— BEGIN —

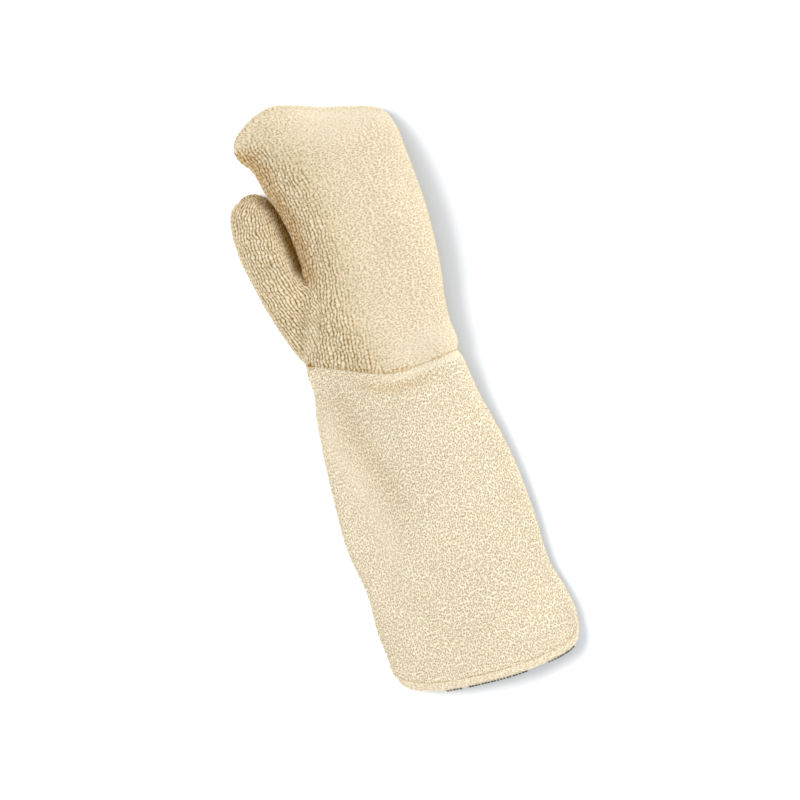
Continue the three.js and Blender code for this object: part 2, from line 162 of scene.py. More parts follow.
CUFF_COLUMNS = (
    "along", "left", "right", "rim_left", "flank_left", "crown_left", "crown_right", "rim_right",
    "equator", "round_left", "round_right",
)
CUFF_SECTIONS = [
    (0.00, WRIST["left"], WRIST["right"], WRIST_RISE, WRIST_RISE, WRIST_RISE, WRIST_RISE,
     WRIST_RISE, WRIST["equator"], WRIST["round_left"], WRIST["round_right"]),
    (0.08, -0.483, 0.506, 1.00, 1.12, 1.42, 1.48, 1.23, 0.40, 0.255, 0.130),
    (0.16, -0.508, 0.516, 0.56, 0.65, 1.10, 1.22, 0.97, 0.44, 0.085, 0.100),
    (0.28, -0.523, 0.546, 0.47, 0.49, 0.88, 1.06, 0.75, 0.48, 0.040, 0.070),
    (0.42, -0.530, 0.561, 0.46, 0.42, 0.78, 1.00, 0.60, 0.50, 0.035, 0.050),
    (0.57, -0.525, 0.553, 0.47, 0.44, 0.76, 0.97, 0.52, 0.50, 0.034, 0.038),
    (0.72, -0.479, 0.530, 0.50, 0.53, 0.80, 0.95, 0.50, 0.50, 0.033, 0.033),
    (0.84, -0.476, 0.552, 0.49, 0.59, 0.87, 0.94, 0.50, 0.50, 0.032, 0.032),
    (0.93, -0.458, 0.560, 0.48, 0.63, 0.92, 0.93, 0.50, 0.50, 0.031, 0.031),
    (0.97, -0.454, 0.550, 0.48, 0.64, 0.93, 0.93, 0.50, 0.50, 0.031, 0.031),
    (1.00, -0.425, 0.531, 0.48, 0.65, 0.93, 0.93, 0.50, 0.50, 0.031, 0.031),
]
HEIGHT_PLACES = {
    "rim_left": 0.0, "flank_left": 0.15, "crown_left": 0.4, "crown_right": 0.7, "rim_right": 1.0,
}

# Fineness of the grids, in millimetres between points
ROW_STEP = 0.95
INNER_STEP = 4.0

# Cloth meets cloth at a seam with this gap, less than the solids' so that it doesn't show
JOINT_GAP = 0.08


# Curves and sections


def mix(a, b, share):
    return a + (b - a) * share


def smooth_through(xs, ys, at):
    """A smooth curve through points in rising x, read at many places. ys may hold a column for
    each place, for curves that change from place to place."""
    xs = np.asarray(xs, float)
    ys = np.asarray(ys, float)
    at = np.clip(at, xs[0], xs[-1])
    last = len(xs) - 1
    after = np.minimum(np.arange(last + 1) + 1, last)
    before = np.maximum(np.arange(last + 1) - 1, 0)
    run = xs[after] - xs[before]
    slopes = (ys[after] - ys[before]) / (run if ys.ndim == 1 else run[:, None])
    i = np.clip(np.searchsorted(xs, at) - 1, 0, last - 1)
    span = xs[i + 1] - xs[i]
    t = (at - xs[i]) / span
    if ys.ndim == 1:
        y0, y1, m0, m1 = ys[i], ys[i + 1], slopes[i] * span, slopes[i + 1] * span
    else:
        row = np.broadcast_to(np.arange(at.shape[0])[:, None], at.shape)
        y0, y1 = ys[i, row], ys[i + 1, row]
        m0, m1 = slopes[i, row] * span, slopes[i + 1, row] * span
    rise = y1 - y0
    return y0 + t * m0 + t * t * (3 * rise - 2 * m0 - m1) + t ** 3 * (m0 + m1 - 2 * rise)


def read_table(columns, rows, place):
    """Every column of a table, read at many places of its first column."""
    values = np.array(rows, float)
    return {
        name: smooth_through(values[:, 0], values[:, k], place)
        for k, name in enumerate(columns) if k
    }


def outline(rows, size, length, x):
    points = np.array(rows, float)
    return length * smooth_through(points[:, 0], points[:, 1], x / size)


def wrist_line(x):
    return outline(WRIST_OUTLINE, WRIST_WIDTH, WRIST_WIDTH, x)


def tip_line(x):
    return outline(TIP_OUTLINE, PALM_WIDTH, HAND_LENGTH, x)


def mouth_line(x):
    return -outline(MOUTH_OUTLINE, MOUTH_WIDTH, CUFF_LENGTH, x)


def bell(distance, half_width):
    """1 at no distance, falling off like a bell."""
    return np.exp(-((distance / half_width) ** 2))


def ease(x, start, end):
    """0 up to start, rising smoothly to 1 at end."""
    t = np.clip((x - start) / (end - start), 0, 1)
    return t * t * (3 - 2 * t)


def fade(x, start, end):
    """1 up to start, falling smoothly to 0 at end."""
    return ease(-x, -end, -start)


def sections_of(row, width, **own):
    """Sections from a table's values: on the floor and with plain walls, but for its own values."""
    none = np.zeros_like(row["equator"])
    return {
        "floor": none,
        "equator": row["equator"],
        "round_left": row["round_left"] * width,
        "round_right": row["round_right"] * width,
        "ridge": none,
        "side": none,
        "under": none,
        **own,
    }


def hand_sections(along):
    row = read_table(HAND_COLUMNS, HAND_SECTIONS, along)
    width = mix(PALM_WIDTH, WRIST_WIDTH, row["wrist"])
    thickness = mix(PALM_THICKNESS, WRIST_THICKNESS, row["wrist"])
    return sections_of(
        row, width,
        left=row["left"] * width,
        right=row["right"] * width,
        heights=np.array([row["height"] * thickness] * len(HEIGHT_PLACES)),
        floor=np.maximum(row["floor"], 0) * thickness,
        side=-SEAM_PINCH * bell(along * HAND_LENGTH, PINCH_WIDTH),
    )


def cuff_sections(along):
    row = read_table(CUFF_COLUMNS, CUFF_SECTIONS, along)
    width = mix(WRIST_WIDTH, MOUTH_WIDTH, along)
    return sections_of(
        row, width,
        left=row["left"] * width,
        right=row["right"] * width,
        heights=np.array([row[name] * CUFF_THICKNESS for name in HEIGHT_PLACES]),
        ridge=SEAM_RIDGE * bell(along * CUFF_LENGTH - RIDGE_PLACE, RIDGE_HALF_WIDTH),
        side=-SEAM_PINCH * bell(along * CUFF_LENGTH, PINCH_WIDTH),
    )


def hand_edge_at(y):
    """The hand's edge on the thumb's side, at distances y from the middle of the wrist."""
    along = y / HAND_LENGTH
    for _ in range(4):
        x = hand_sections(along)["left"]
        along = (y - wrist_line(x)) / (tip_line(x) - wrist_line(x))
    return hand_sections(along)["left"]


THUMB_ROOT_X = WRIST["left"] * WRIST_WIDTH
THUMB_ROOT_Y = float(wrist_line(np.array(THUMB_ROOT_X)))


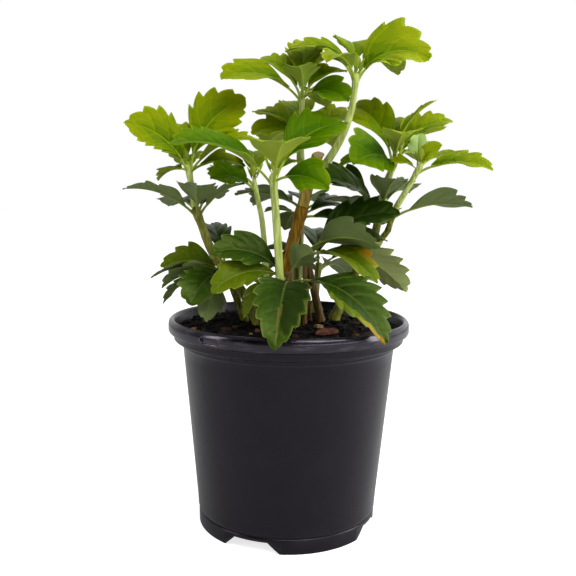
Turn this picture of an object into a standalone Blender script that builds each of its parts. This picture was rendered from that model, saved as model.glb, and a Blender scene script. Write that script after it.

— END —

Restate the listing in full, word for word.

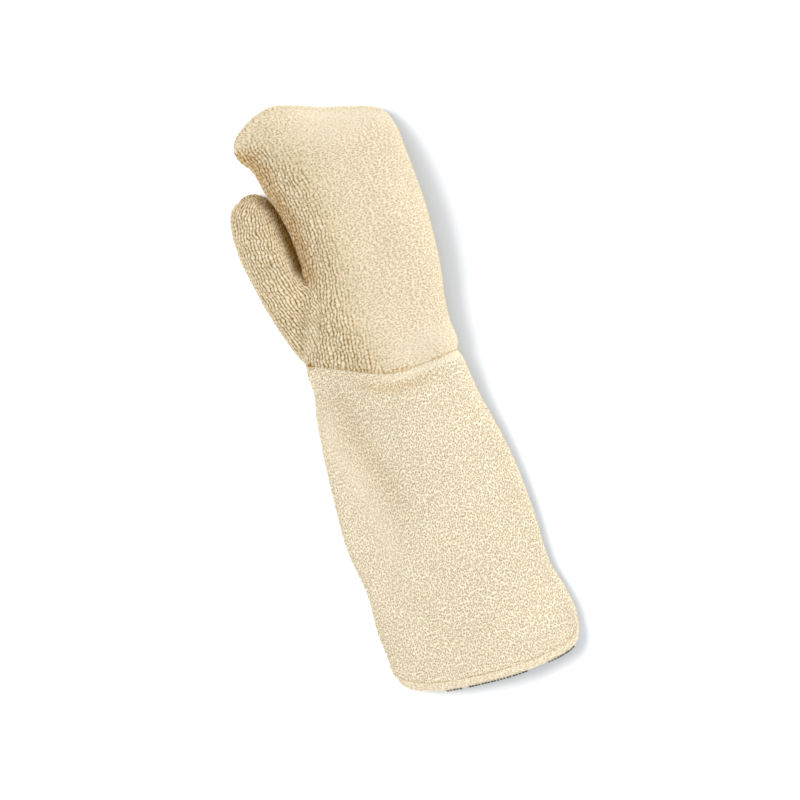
Continue the three.js and Blender code for this object: part 2, from line 162 of scene.py. More parts follow.
CUFF_COLUMNS = (
    "along", "left", "right", "rim_left", "flank_left", "crown_left", "crown_right", "rim_right",
    "equator", "round_left", "round_right",
)
CUFF_SECTIONS = [
    (0.00, WRIST["left"], WRIST["right"], WRIST_RISE, WRIST_RISE, WRIST_RISE, WRIST_RISE,
     WRIST_RISE, WRIST["equator"], WRIST["round_left"], WRIST["round_right"]),
    (0.08, -0.483, 0.506, 1.00, 1.12, 1.42, 1.48, 1.23, 0.40, 0.255, 0.130),
    (0.16, -0.508, 0.516, 0.56, 0.65, 1.10, 1.22, 0.97, 0.44, 0.085, 0.100),
    (0.28, -0.523, 0.546, 0.47, 0.49, 0.88, 1.06, 0.75, 0.48, 0.040, 0.070),
    (0.42, -0.530, 0.561, 0.46, 0.42, 0.78, 1.00, 0.60, 0.50, 0.035, 0.050),
    (0.57, -0.525, 0.553, 0.47, 0.44, 0.76, 0.97, 0.52, 0.50, 0.034, 0.038),
    (0.72, -0.479, 0.530, 0.50, 0.53, 0.80, 0.95, 0.50, 0.50, 0.033, 0.033),
    (0.84, -0.476, 0.552, 0.49, 0.59, 0.87, 0.94, 0.50, 0.50, 0.032, 0.032),
    (0.93, -0.458, 0.560, 0.48, 0.63, 0.92, 0.93, 0.50, 0.50, 0.031, 0.031),
    (0.97, -0.454, 0.550, 0.48, 0.64, 0.93, 0.93, 0.50, 0.50, 0.031, 0.031),
    (1.00, -0.425, 0.531, 0.48, 0.65, 0.93, 0.93, 0.50, 0.50, 0.031, 0.031),
]
HEIGHT_PLACES = {
    "rim_left": 0.0, "flank_left": 0.15, "crown_left": 0.4, "crown_right": 0.7, "rim_right": 1.0,
}

# Fineness of the grids, in millimetres between points
ROW_STEP = 0.95
INNER_STEP = 4.0

# Cloth meets cloth at a seam with this gap, less than the solids' so that it doesn't show
JOINT_GAP = 0.08


# Curves and sections


def mix(a, b, share):
    return a + (b - a) * share


def smooth_through(xs, ys, at):
    """A smooth curve through points in rising x, read at many places. ys may hold a column for
    each place, for curves that change from place to place."""
    xs = np.asarray(xs, float)
    ys = np.asarray(ys, float)
    at = np.clip(at, xs[0], xs[-1])
    last = len(xs) - 1
    after = np.minimum(np.arange(last + 1) + 1, last)
    before = np.maximum(np.arange(last + 1) - 1, 0)
    run = xs[after] - xs[before]
    slopes = (ys[after] - ys[before]) / (run if ys.ndim == 1 else run[:, None])
    i = np.clip(np.searchsorted(xs, at) - 1, 0, last - 1)
    span = xs[i + 1] - xs[i]
    t = (at - xs[i]) / span
    if ys.ndim == 1:
        y0, y1, m0, m1 = ys[i], ys[i + 1], slopes[i] * span, slopes[i + 1] * span
    else:
        row = np.broadcast_to(np.arange(at.shape[0])[:, None], at.shape)
        y0, y1 = ys[i, row], ys[i + 1, row]
        m0, m1 = slopes[i, row] * span, slopes[i + 1, row] * span
    rise = y1 - y0
    return y0 + t * m0 + t * t * (3 * rise - 2 * m0 - m1) + t ** 3 * (m0 + m1 - 2 * rise)


def read_table(columns, rows, place):
    """Every column of a table, read at many places of its first column."""
    values = np.array(rows, float)
    return {
        name: smooth_through(values[:, 0], values[:, k], place)
        for k, name in enumerate(columns) if k
    }


def outline(rows, size, length, x):
    points = np.array(rows, float)
    return length * smooth_through(points[:, 0], points[:, 1], x / size)


def wrist_line(x):
    return outline(WRIST_OUTLINE, WRIST_WIDTH, WRIST_WIDTH, x)


def tip_line(x):
    return outline(TIP_OUTLINE, PALM_WIDTH, HAND_LENGTH, x)


def mouth_line(x):
    return -outline(MOUTH_OUTLINE, MOUTH_WIDTH, CUFF_LENGTH, x)


def bell(distance, half_width):
    """1 at no distance, falling off like a bell."""
    return np.exp(-((distance / half_width) ** 2))


def ease(x, start, end):
    """0 up to start, rising smoothly to 1 at end."""
    t = np.clip((x - start) / (end - start), 0, 1)
    return t * t * (3 - 2 * t)


def fade(x, start, end):
    """1 up to start, falling smoothly to 0 at end."""
    return ease(-x, -end, -start)


def sections_of(row, width, **own):
    """Sections from a table's values: on the floor and with plain walls, but for its own values."""
    none = np.zeros_like(row["equator"])
    return {
        "floor": none,
        "equator": row["equator"],
        "round_left": row["round_left"] * width,
        "round_right": row["round_right"] * width,
        "ridge": none,
        "side": none,
        "under": none,
        **own,
    }


def hand_sections(along):
    row = read_table(HAND_COLUMNS, HAND_SECTIONS, along)
    width = mix(PALM_WIDTH, WRIST_WIDTH, row["wrist"])
    thickness = mix(PALM_THICKNESS, WRIST_THICKNESS, row["wrist"])
    return sections_of(
        row, width,
        left=row["left"] * width,
        right=row["right"] * width,
        heights=np.array([row["height"] * thickness] * len(HEIGHT_PLACES)),
        floor=np.maximum(row["floor"], 0) * thickness,
        side=-SEAM_PINCH * bell(along * HAND_LENGTH, PINCH_WIDTH),
    )


def cuff_sections(along):
    row = read_table(CUFF_COLUMNS, CUFF_SECTIONS, along)
    width = mix(WRIST_WIDTH, MOUTH_WIDTH, along)
    return sections_of(
        row, width,
        left=row["left"] * width,
        right=row["right"] * width,
        heights=np.array([row[name] * CUFF_THICKNESS for name in HEIGHT_PLACES]),
        ridge=SEAM_RIDGE * bell(along * CUFF_LENGTH - RIDGE_PLACE, RIDGE_HALF_WIDTH),
        side=-SEAM_PINCH * bell(along * CUFF_LENGTH, PINCH_WIDTH),
    )


def hand_edge_at(y):
    """The hand's edge on the thumb's side, at distances y from the middle of the wrist."""
    along = y / HAND_LENGTH
    for _ in range(4):
        x = hand_sections(along)["left"]
        along = (y - wrist_line(x)) / (tip_line(x) - wrist_line(x))
    return hand_sections(along)["left"]


THUMB_ROOT_X = WRIST["left"] * WRIST_WIDTH
THUMB_ROOT_Y = float(wrist_line(np.array(THUMB_ROOT_X)))


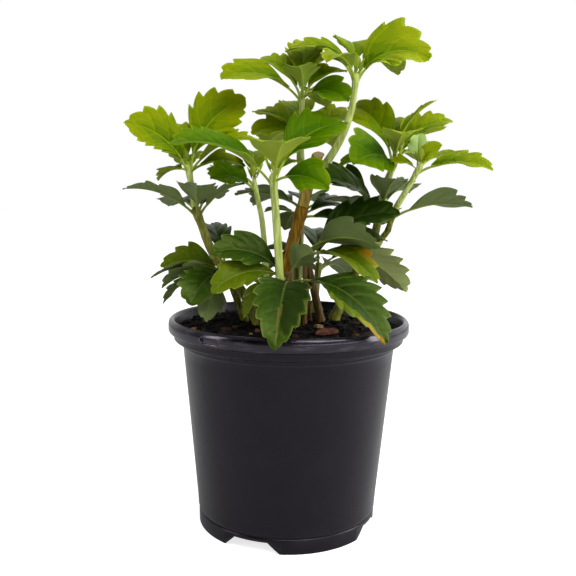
Turn this picture of an object into a standalone Blender script that builds each of its parts. This picture was rendered from that model, saved as model.glb, and a Blender scene script. Write that script after it.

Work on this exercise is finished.